Problem requirements:
Your task is to output the data exactly as it stands.

** START OF Available data **

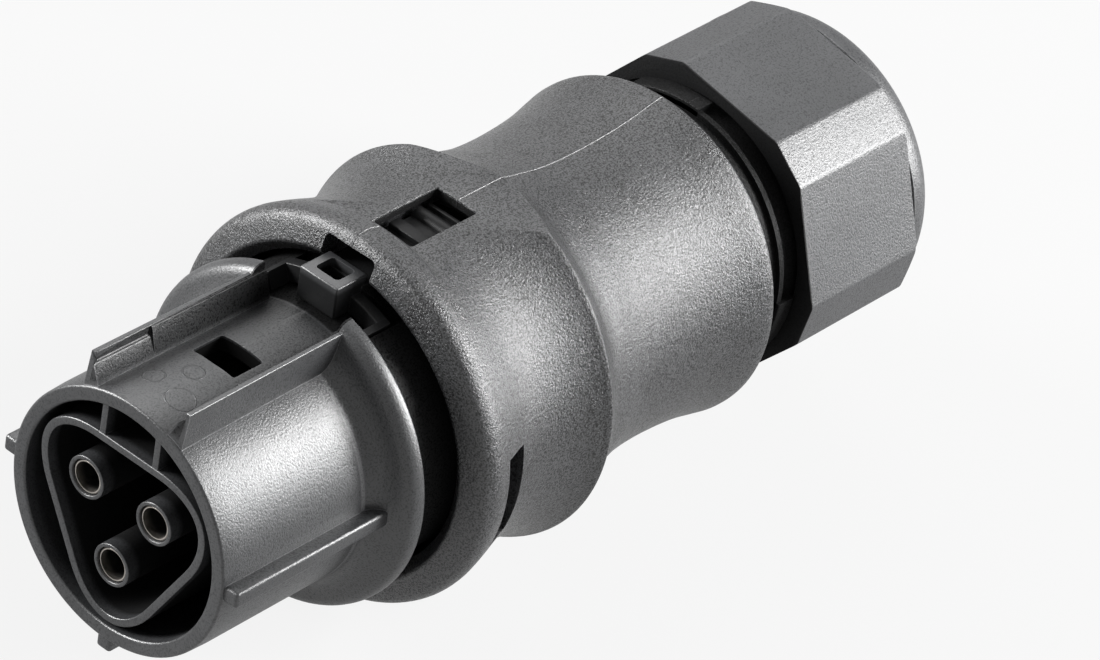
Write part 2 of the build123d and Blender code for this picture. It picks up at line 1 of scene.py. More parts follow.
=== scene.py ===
# %% [markdown]
# A three-pole cable connector receptacle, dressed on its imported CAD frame.
# The CAD solids carry the sizes and the motion. This script models the moulded pieces that show again with finer
# curves and rounded edges, gives every piece a procedural finish, and sets up floor, light and camera.

# %% Load the frame
from math import atan2, cos, degrees, pi, radians, sin, tan

import bmesh
import bpy
from mathutils import Matrix, Vector


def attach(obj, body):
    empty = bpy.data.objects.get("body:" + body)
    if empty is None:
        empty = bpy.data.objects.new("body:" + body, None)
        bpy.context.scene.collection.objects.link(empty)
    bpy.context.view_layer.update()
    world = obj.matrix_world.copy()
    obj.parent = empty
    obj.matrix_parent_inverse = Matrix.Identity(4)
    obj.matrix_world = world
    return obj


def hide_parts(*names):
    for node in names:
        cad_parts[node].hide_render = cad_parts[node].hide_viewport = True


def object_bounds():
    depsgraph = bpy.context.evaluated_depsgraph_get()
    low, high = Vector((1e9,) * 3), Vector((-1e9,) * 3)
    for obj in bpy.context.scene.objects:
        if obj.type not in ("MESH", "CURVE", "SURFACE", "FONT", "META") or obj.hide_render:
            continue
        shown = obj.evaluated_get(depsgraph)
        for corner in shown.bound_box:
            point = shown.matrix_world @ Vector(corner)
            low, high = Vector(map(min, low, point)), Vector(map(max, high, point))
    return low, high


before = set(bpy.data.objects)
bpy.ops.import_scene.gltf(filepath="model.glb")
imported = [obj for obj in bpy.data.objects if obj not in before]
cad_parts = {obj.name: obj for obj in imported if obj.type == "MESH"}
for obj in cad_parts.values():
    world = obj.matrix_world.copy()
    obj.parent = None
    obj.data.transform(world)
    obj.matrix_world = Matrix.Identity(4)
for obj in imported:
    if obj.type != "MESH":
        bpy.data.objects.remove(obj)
cad_low, cad_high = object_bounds()
print("CAD box in mm:", [round(v * 1000, 2) for v in (*cad_low, *cad_high)])

# %% [markdown]
# The connector is easiest to model along its own axis: stations are millimetres behind the mating face, and the latch
# side points up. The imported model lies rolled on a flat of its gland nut, is in metres, and has its origin at the
# middle of its length. One matrix takes a finished mesh from the first description to the second, and one takes
# directions.

# %% Axes of the connector
LENGTH = 82.1
ROLL = radians(10.7)
ROLLED = Matrix.Rotation(-ROLL, 4, "X")
TO_FRAME = ROLLED @ Matrix.Translation((-LENGTH / 2000, 0, 0)) @ Matrix.Scale(0.001, 4)
AXIAL = Vector((1, 0, 0))
SIDE = ROLLED @ Vector((0, 1, 0))
UP = ROLLED @ Vector((0, 0, 1))
print("latch side points to", tuple(round(v, 4) for v in UP))


def outward(clock, radius):
    """From the axis to a radius, at a clock angle counted from the latch side towards -Y, in connector millimetres."""
    return Vector((0, -radius * sin(radians(clock)), radius * cos(radians(clock))))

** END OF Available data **

Exercise answer:
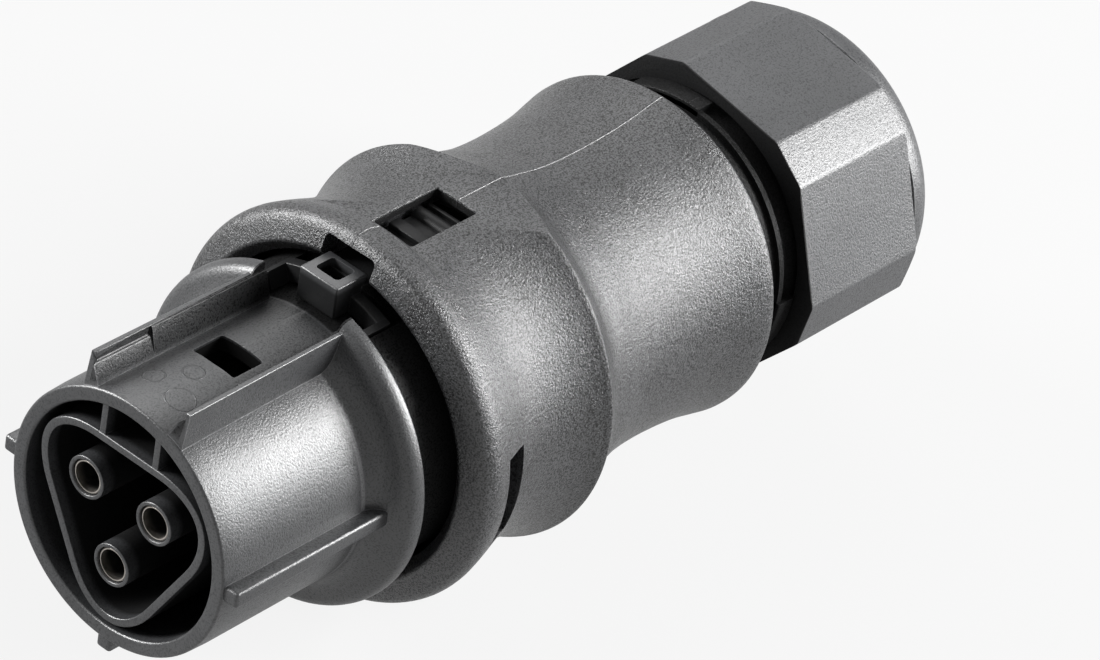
Write part 2 of the build123d and Blender code for this picture. It picks up at line 1 of scene.py. More parts follow.
=== scene.py ===
# %% [markdown]
# A three-pole cable connector receptacle, dressed on its imported CAD frame.
# The CAD solids carry the sizes and the motion. This script models the moulded pieces that show again with finer
# curves and rounded edges, gives every piece a procedural finish, and sets up floor, light and camera.

# %% Load the frame
from math import atan2, cos, degrees, pi, radians, sin, tan

import bmesh
import bpy
from mathutils import Matrix, Vector


def attach(obj, body):
    empty = bpy.data.objects.get("body:" + body)
    if empty is None:
        empty = bpy.data.objects.new("body:" + body, None)
        bpy.context.scene.collection.objects.link(empty)
    bpy.context.view_layer.update()
    world = obj.matrix_world.copy()
    obj.parent = empty
    obj.matrix_parent_inverse = Matrix.Identity(4)
    obj.matrix_world = world
    return obj


def hide_parts(*names):
    for node in names:
        cad_parts[node].hide_render = cad_parts[node].hide_viewport = True


def object_bounds():
    depsgraph = bpy.context.evaluated_depsgraph_get()
    low, high = Vector((1e9,) * 3), Vector((-1e9,) * 3)
    for obj in bpy.context.scene.objects:
        if obj.type not in ("MESH", "CURVE", "SURFACE", "FONT", "META") or obj.hide_render:
            continue
        shown = obj.evaluated_get(depsgraph)
        for corner in shown.bound_box:
            point = shown.matrix_world @ Vector(corner)
            low, high = Vector(map(min, low, point)), Vector(map(max, high, point))
    return low, high


before = set(bpy.data.objects)
bpy.ops.import_scene.gltf(filepath="model.glb")
imported = [obj for obj in bpy.data.objects if obj not in before]
cad_parts = {obj.name: obj for obj in imported if obj.type == "MESH"}
for obj in cad_parts.values():
    world = obj.matrix_world.copy()
    obj.parent = None
    obj.data.transform(world)
    obj.matrix_world = Matrix.Identity(4)
for obj in imported:
    if obj.type != "MESH":
        bpy.data.objects.remove(obj)
cad_low, cad_high = object_bounds()
print("CAD box in mm:", [round(v * 1000, 2) for v in (*cad_low, *cad_high)])

# %% [markdown]
# The connector is easiest to model along its own axis: stations are millimetres behind the mating face, and the latch
# side points up. The imported model lies rolled on a flat of its gland nut, is in metres, and has its origin at the
# middle of its length. One matrix takes a finished mesh from the first description to the second, and one takes
# directions.

# %% Axes of the connector
LENGTH = 82.1
ROLL = radians(10.7)
ROLLED = Matrix.Rotation(-ROLL, 4, "X")
TO_FRAME = ROLLED @ Matrix.Translation((-LENGTH / 2000, 0, 0)) @ Matrix.Scale(0.001, 4)
AXIAL = Vector((1, 0, 0))
SIDE = ROLLED @ Vector((0, 1, 0))
UP = ROLLED @ Vector((0, 0, 1))
print("latch side points to", tuple(round(v, 4) for v in UP))


def outward(clock, radius):
    """From the axis to a radius, at a clock angle counted from the latch side towards -Y, in connector millimetres."""
    return Vector((0, -radius * sin(radians(clock)), radius * cos(radians(clock))))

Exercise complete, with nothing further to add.